Response 3: In this study, the content of intracellular TAG was determined by normalization to the total cellular protein content of each sample according to previous method (Sun et al., Anim Sci J. 2016, 87(2):242-249; Tang et al., J Dairy Sci. 2017, 100(5):4102-4112). The protein content was assayed as a normalization coefficient factor, aiming to minimizing the effects of cell numbers among different replicate cells.

Point 4: The quality of Figure 3 and 4 is not sufficient. Please make them larger or more visible, especially the superscripts above the bars.

Response 4: In the revised manuscript, Figure 3 and 4 were edited with higher quality in an 800 pixel.

Point 5: Did Authors check how the same dose of each FA influence the measured parameters? Please provide such statistical analysis as it may confirm not only the dose dependent differences but also the differences depending on the type of used FA.

Response 5: Though there were similar tendency of TAG content, and genes and proteins related to TAG synthesis with increasing three 18-carbon fatty acids (stearate, oleate and linoleate), the three fatty acids seem to exert different dose response based on the present tables. Considering that the cell experiment for each fatty acids were conducted independently, but without the same incubation condition, it seems uncertain what’s the exactly different effects of three types of 18-carbon fatty acids on intracellular TAG synthesis on the same concentration basis. This hypothesis will be tested in our further study with same incubation condition.

Reviewer 2 Report

This manuscript examine the effects of three 18-carbon fatty acids on mammary lipogenesis and provides new findings of function of accumulated lipid droplets in mammary epithelial cells. Methods used in this study are appropriate. 

There are some questions as follows.

1. In Fig 2, TAG contents in pMEC cells with high concentrations (400 to 600uM) of stearate decreased compared to that at 200uM. Why?
2. The genes involved in fatty acid de novo synthesis and transcription (SREBP1) were decreased by incubation with increasing concentrations of 18-carbon fatty acid.  These conditions are considered to be insulin resistance. Did you examine the gene expression and transcription in pMEC cells  with insulin in the culture medium.  

Author Response

Response to Reviewer 2 Comments

Point 1: In Fig 2, TAG contents in pMEC cells with high concentrations (400 to 600uM) of stearate decreased compared to that at 200uM. Why? 

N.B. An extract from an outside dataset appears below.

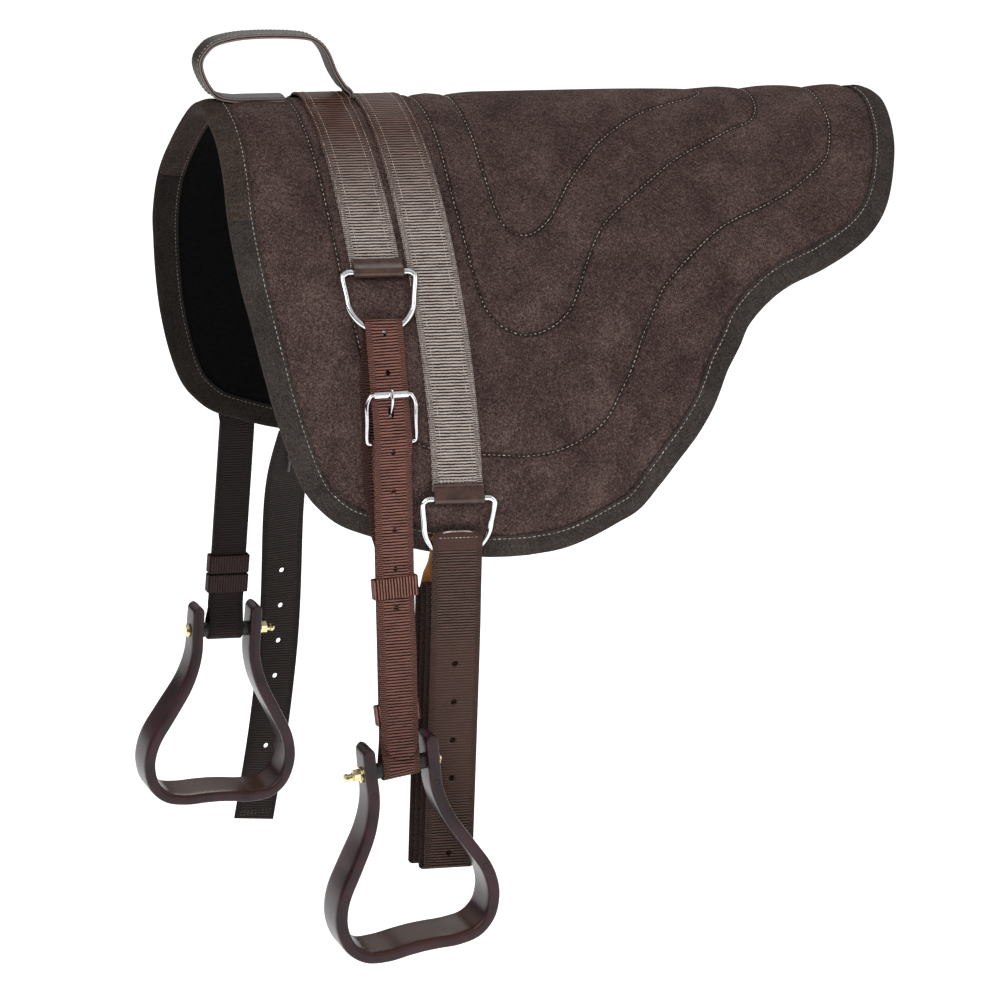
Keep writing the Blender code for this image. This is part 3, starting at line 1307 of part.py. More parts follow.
for t in [wire_top, 0, LATIGO_TURN / 2] + span(LATIGO_TURN, LATIGO_LENGTH, LATIGO_LENGTH / 5):
    route.append((t, eased(t, front_knots), 0, 1))
n, step = stack, 0.0
fold_top, fold_end = LATIGO_FOLD_TOP, LATIGO_LENGTH - LATIGO_FOLD_STAGGER
for turn_at, way, stop in (
    (LATIGO_LENGTH, 1, fold_top),
    (fold_top, -1, fold_end),
    (fold_end, 1, fold_top + LATIGO_FOLD_STAGGER),
):
    for a in np.linspace(0, math.pi, 5)[1:-1]:
        share = (1 - math.cos(a)) / 2
        t = turn_at + way * half_fold * math.sin(a)
        route.append((t, n - LATIGO_FOLD_PITCH * share, step - LATIGO_STEP * share, 1))
    n -= LATIGO_FOLD_PITCH
    step -= LATIGO_STEP
    for t in (turn_at, fold_top + LATIGO_TURN, stop) if way > 0 else (turn_at, LATIGO_TURN * 2, stop):
        route.append((t, n, step, 1))
latigo = bent_strap(
    "latigo_webbing",
    [line.spot(t, n, sideways) for t, n, sideways, _ in route],
    [GIRTH_WEB_WIDTH * wide for _, _, _, wide in route],
    [line.at(t)[2] for t, _, _, _ in route],
    GIRTH_WEB_THICKNESS,
    "webbing",
)
for k in range(LATIGO_HOLES):
    t = LATIGO_LENGTH - LATIGO_END_MARGIN - LATIGO_HOLE_PITCH * k
    n = eased(t, front_knots)
    cut(latigo, line.hole(f"latigo_hole_{k}", t, n, GIRTH_WEB_THICKNESS, WEB_HOLE_RADIUS))
# The leather back runs behind the wire and then behind the folds
behind = stack - 3 * LATIGO_FOLD_PITCH - (GIRTH_WEB_THICKNESS + LATIGO_LEATHER_THICKNESS) / 2 - SEAT_GAP
back_half = (LATIGO_LEATHER_THICKNESS + TOUCH_GAP) / 2
back_knots = [(-LATIGO_SEWN_RISE, -back_half), (wire_top, -leather_out), (RING_WIRE, -leather_out)]
back_knots += [(fold_top - 2 * LATIGO_FOLD_PITCH, behind), (LATIGO_LEATHER_DROP, behind)]
places = [(-LATIGO_SEWN_RISE * share, wide) for share, wide in ROUND_END_SHARES]
places += [(t, 1) for t in (wire_top, 0)]
places += [(t, 1) for t in span(RING_WIRE, fold_top - 2 * LATIGO_FOLD_PITCH, RING_WIRE)]
places += [(LATIGO_LEATHER_DROP * share, wide) for share, wide in LEATHER_END_SHARES]
bent_strap(
    "latigo_leather",
    [
        line.spot(t, eased(t, back_knots), -LATIGO_LEATHER_LEAN * max(t, 0) / LATIGO_LEATHER_DROP)
        for t, _ in places
    ],
    [GIRTH_WEB_WIDTH * wide for _, wide in places],
    [line.at(t)[2] for t, _ in places],
    LATIGO_LEATHER_THICKNESS,
    "leather_tan",
)


# The off billet: webbing tied to the far rear ring with a leather lace

seat = seats["rear", "right"]
points = []
for drop_share, stand_share, lean_share in BILLET_FALL_SHARES:
    away = Vector((-BILLET_LEAN * lean_share, seat.side * BILLET_STAND * stand_share, 0))
    points.append(seat.foot + away - Vector((0, 0, BILLET_LENGTH * drop_share)))
line = HangLine(seat, points, seat.along, RING_ARC_RADIUS)
places = span(BILLET_TOP_GAP, line.length, LATIGO_TURN / 2)
billet = bent_strap(
    "billet_webbing",
    [line.point(t) for t in places],
    [BILLET_WIDTH] * len(places),
    [line.at(t)[2] for t in places],
    GIRTH_WEB_THICKNESS,
    "webbing",
)
for k in range(BILLET_HOLES):
    t = BILLET_FIRST_HOLE + BILLET_HOLE_PITCH * k
    cut(billet, line.hole(f"billet_hole_{k}", t, 0, GIRTH_WEB_THICKNESS * 2, WEB_HOLE_RADIUS))
lace_at = BILLET_TOP_GAP + LACE_HOLE_DROP
lace_hole = LACE_RADIUS + LACE_HOLE_PLAY
for way in (-1, 1):
    name, at = f"lace_hole_{way}", way * LACE_SPREAD
    cut(billet, line.hole(name, lace_at, 0, GIRTH_WEB_THICKNESS * 2, lace_hole, at))
# Each half goes out through its hole, up and over the ring's wire and meets the other inside
round_wire = RING_WIRE / 2 + LACE_RADIUS
on_web = GIRTH_WEB_THICKNESS / 2 + 2 * TOUCH_GAP + LACE_RADIUS
half_lace = []
for drop_share, wire_share, web_share, wide_share in LACE_SHARES:
    t = lace_at * drop_share
    n = round_wire * wire_share + on_web * web_share
    if abs(wire_share) > 0:
        t = -round_wire * drop_share
    half_lace.append(line.spot(t, n, LACE_SPREAD * wide_share))
other_half = []
for drop_share, wire_share, web_share, wide_share in LACE_SHARES[-2::-1]:
    t = lace_at * drop_share
    n = round_wire * wire_share + on_web * web_share
    if abs(wire_share) > 0:
        t = -round_wire * drop_share
    other_half.append(line.spot(t, n, -LACE_SPREAD * wide_share))
lace = smooth(half_lace + other_half, LACE_STATIONS)
tube("billet_lace", lace, LACE_RADIUS, "leather", resolution=1)
# The lace's end: a trefoil knot with a short tail
knot_t, knot_n = lace_at + KNOT_DROP, -on_web - KNOT_DEPTH + 2 * TOUCH_GAP
knot = []
opening = 2 * math.pi / 3
for a in np.linspace(opening + 0.25, opening + 2 * math.pi - 0.25, KNOT_STATIONS):
    u = (math.cos(a) + 2 * math.cos(2 * a)) * KNOT_GROW
    t = (math.sin(a) - 2 * math.sin(2 * a)) * KNOT_GROW
    knot.append(line.spot(knot_t + t, knot_n - math.sin(3 * a) * KNOT_DEPTH, u))
end_u = (math.cos(opening) + 2 * math.cos(2 * opening)) * KNOT_GROW
end_t = (math.sin(opening) - 2 * math.sin(2 * opening)) * KNOT_GROW
for share in (0.1, 0.5, 1):
    knot.append(line.spot(knot_t + end_t + KNOT_TAIL * share, knot_n, end_u * (1 - share / 3)))
tube("billet_knot", knot, KNOT_WIRE, "leather", resolution=1)
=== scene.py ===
import functools
import json
import math
import bmesh
import bpy
import numpy as np
from mathutils import Matrix


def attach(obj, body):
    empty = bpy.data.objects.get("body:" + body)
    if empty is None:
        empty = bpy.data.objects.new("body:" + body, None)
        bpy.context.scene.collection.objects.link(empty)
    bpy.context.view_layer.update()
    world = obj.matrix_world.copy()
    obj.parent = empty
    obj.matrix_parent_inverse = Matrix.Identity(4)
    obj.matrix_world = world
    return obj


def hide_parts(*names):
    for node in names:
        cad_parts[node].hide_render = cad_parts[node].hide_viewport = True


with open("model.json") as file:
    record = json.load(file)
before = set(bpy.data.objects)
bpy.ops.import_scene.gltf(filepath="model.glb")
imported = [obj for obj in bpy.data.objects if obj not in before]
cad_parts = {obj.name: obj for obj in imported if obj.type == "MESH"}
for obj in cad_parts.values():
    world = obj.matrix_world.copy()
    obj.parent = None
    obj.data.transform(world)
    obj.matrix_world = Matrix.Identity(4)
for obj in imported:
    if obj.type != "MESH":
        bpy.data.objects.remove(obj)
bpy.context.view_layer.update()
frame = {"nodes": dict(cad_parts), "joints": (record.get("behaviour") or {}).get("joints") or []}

# A suede bareback pad with webbing bands, stirrups on buckled straps, a latigo and an off billet.
# -X is towards the horse's head, -Y is its near side, +Z is up.

mm = 0.001
joints = {joint["name"]: joint for joint in frame["joints"]}
print("frame:", len(frame["nodes"]), "CAD nodes")

# The camera first: it looks at the near side from a little ahead and above
photoView = dict(
    azimuth=-21.2, pitch=18.0, distance=4400 * mm, lens=152.7, sensor=36.0, clip=60,
    aim=np.array([20 * mm, 0, -320 * mm]), right=-63 * mm, up=-95 * mm,
)


def levelAxes(back):
    # The right and up of a camera or light that looks along -back with its horizon level
    right = np.cross([0, 0, 1], back)
    right = right / np.linalg.norm(right)
    return right, np.cross(back, right)


def standAt(thing, back, place):
    right, up = levelAxes(back)
    columns = np.stack([right, up, back, place], 1)
    thing.matrix_world = Matrix([*columns.tolist(), [0, 0, 0, 1]])
    bpy.context.scene.collection.objects.link(thing)


def makeCamera(view):
    azimuth, pitch = math.radians(view["azimuth"]), math.radians(view["pitch"])
    back = np.array([
        math.sin(azimuth) * math.cos(pitch), -math.cos(azimuth) * math.cos(pitch), math.sin(pitch),
    ])
    right, up = levelAxes(back)
    data = bpy.data.cameras.new("photoCamera")
    data.lens = view["lens"]
    data.sensor_width = view["sensor"]
    data.clip_end = view["clip"]
    camera = bpy.data.objects.new("photoCamera", data)
    standAt(camera, back, view["aim"] + back * view["distance"] + right * view["right"] + up * view["up"])
    bpy.context.scene.camera = camera


makeCamera(photoView)
print("camera: at the photograph's angle")


# Materials. Every pattern is laid out in metres, on Object coordinates or on a piece's own UV map.

def linear(hexColour):
    # sRGB hex to linear red, green, blue and alpha
    parts = [int(hexColour[k:k + 2], 16) / 255 for k in (1, 3, 5)]
    turned = [c / 12.92 if c <= 0.04045 else ((c + 0.055) / 1.055) ** 2.4 for c in parts]
    return (*turned, 1)


def addNode(tree, kind, inputs=(), out=0, stops=(), **settings):
    # inputs holds values to set and sockets to link, by place or by name; stops are a colour ramp's
    node = tree.nodes.new("ShaderNode" + kind)
    for key, value in settings.items():
        setattr(node, key, value)
    for key, value in inputs.items() if isinstance(inputs, dict) else enumerate(inputs):
        if isinstance(value, bpy.types.NodeSocket):
            tree.links.new(value, node.inputs[key])
        else:
            node.inputs[key].default_value = value
    for place, colour in stops[1:-1]:
        node.color_ramp.elements.new(place)
    for k, (place, colour) in enumerate(stops):
        element = node.color_ramp.elements[k]
        element.position, element.color = place, linear(colour)
    return node.outputs[out]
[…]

Response 1: It is probably because high concentration of saturated 18-carbon LCFAs (stearate) inhibited the cell viability. As shown in Fig.1, cell viability were suppressed when incubation stearate concentration was higher than100 µM, especially at 400 or 600 µM. Compared with the treatment of 200µM, treating 400 or 600 µM stearate decreased the TAG content, probably due to the suppressed cell viability at a relative higher concentration of stearate, but the intracellular TAG content was higher in 400 or 600µM than 0~100 µM.

Point 2: The genes involved in fatty acid de novo synthesis and transcription (SREBP1) were decreased by incubation with increasing concentrations of 18-carbon fatty acid.  These conditions are considered to be insulin resistance. Did you examine the gene expression and transcription in pMEC cells with insulin in the culture medium.

Response 2: In this study, SREBP1, an important transcription factor in stimulating de novo synthesis. The decreased SREBP1 in response to increasing concentration of 18-carbon fatty acids represent and negative feedback regulation of fatty acids synthesis in porcine mammary gland cells.

The pancreatic hormone insulin plays a fundamental role in regulating metabolic changes that develop during the peripartum. It is reported that lipid disorders have often been associated with impaired insulin action (Hoenig and Sellke, 2010, Atherosclerosis, 211(1):260-265). Insulin resistance can lead to mobilization of adipose triacylglycerol. In dairy cows, the transition from gestation to lactation experience insulin resistance represents as maternal adaptation to partition nutrients toward the mammary gland to support milk production (Oliveira et al. J Dairy Sci. 99(11):9174-9183; Davis A.N.2017, Graduate Theses, Dissertations, and Problem Reports. 7075).

It is regretful that the genes related to insulin resistance were not examined in this study.